Short task: Give all of the lines again exactly as they read.

[begin Available data]

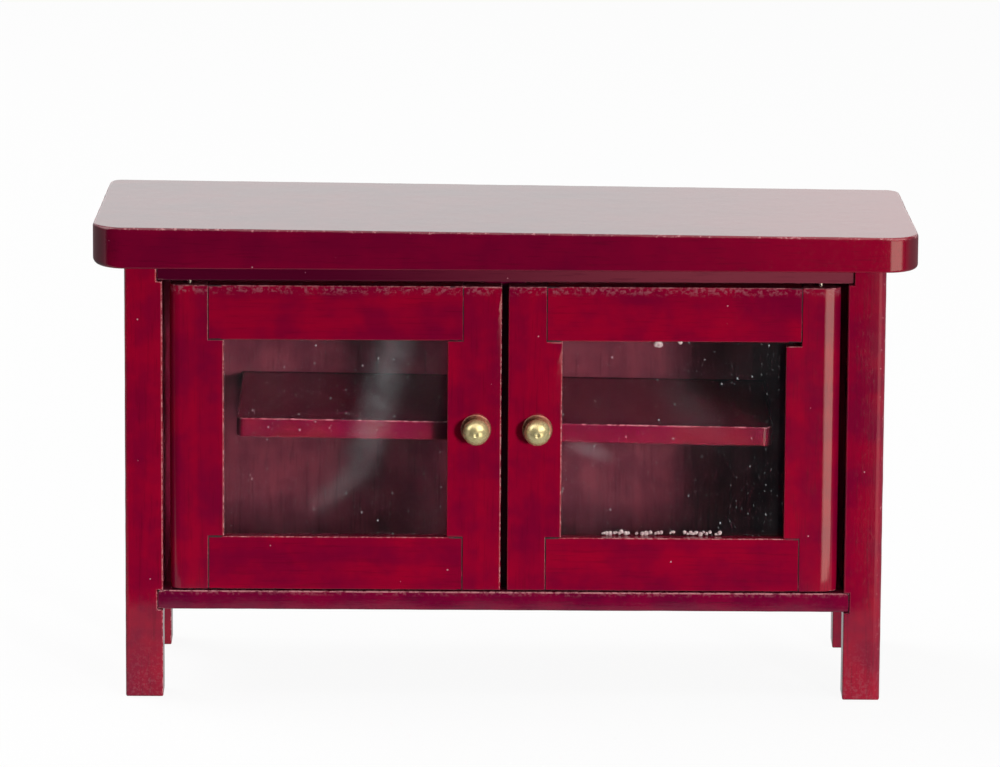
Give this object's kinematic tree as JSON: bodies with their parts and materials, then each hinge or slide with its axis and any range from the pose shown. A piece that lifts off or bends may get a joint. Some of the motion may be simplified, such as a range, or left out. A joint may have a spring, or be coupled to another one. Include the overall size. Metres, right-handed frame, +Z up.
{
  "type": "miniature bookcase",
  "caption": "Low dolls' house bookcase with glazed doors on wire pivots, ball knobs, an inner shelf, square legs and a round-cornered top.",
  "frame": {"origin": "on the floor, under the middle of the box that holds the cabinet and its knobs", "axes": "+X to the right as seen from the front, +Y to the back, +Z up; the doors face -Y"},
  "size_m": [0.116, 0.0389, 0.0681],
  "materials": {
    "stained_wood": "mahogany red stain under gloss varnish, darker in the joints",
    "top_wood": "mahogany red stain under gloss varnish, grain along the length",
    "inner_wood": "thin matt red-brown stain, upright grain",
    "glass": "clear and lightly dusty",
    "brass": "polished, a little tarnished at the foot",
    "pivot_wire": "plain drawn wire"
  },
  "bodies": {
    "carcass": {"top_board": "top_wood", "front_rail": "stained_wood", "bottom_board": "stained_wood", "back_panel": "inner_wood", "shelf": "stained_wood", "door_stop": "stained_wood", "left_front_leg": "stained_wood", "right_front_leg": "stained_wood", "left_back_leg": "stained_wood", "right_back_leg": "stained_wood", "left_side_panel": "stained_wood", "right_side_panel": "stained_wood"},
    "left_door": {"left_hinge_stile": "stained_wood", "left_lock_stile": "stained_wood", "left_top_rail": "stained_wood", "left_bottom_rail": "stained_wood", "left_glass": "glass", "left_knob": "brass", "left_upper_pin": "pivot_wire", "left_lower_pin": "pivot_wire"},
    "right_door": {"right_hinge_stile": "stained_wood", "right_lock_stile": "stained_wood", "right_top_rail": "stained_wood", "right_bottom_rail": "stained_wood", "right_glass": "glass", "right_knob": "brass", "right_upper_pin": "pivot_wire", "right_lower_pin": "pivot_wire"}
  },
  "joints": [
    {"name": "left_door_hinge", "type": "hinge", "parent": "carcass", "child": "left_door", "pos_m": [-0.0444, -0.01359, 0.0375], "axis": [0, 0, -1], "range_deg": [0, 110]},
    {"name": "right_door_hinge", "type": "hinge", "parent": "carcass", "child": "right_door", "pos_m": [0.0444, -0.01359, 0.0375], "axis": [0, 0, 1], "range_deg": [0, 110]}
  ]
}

[end Available data]

Output of the exercise:
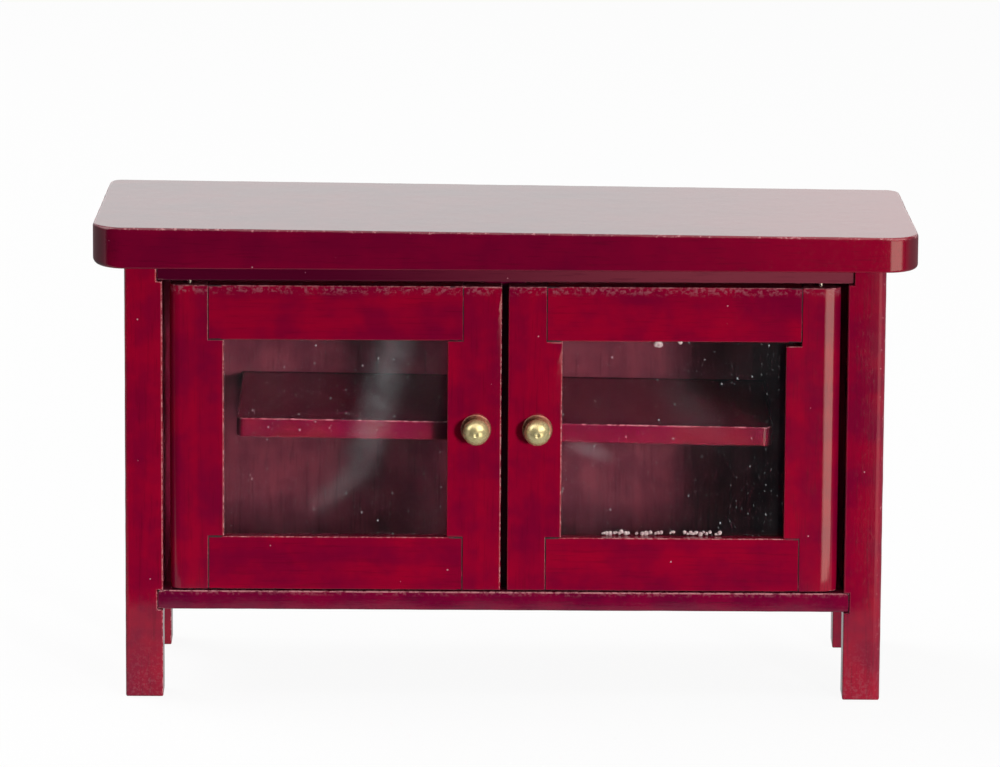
Give this object's kinematic tree as JSON: bodies with their parts and materials, then each hinge or slide with its axis and any range from the pose shown. A piece that lifts off or bends may get a joint. Some of the motion may be simplified, such as a range, or left out. A joint may have a spring, or be coupled to another one. Include the overall size. Metres, right-handed frame, +Z up.
{
  "type": "miniature bookcase",
  "caption": "Low dolls' house bookcase with glazed doors on wire pivots, ball knobs, an inner shelf, square legs and a round-cornered top.",
  "frame": {"origin": "on the floor, under the middle of the box that holds the cabinet and its knobs", "axes": "+X to the right as seen from the front, +Y to the back, +Z up; the doors face -Y"},
  "size_m": [0.116, 0.0389, 0.0681],
  "materials": {
    "stained_wood": "mahogany red stain under gloss varnish, darker in the joints",
    "top_wood": "mahogany red stain under gloss varnish, grain along the length",
    "inner_wood": "thin matt red-brown stain, upright grain",
    "glass": "clear and lightly dusty",
    "brass": "polished, a little tarnished at the foot",
    "pivot_wire": "plain drawn wire"
  },
  "bodies": {
    "carcass": {"top_board": "top_wood", "front_rail": "stained_wood", "bottom_board": "stained_wood", "back_panel": "inner_wood", "shelf": "stained_wood", "door_stop": "stained_wood", "left_front_leg": "stained_wood", "right_front_leg": "stained_wood", "left_back_leg": "stained_wood", "right_back_leg": "stained_wood", "left_side_panel": "stained_wood", "right_side_panel": "stained_wood"},
    "left_door": {"left_hinge_stile": "stained_wood", "left_lock_stile": "stained_wood", "left_top_rail": "stained_wood", "left_bottom_rail": "stained_wood", "left_glass": "glass", "left_knob": "brass", "left_upper_pin": "pivot_wire", "left_lower_pin": "pivot_wire"},
    "right_door": {"right_hinge_stile": "stained_wood", "right_lock_stile": "stained_wood", "right_top_rail": "stained_wood", "right_bottom_rail": "stained_wood", "right_glass": "glass", "right_knob": "brass", "right_upper_pin": "pivot_wire", "right_lower_pin": "pivot_wire"}
  },
  "joints": [
    {"name": "left_door_hinge", "type": "hinge", "parent": "carcass", "child": "left_door", "pos_m": [-0.0444, -0.01359, 0.0375], "axis": [0, 0, -1], "range_deg": [0, 110]},
    {"name": "right_door_hinge", "type": "hinge", "parent": "carcass", "child": "right_door", "pos_m": [0.0444, -0.01359, 0.0375], "axis": [0, 0, 1], "range_deg": [0, 110]}
  ]
}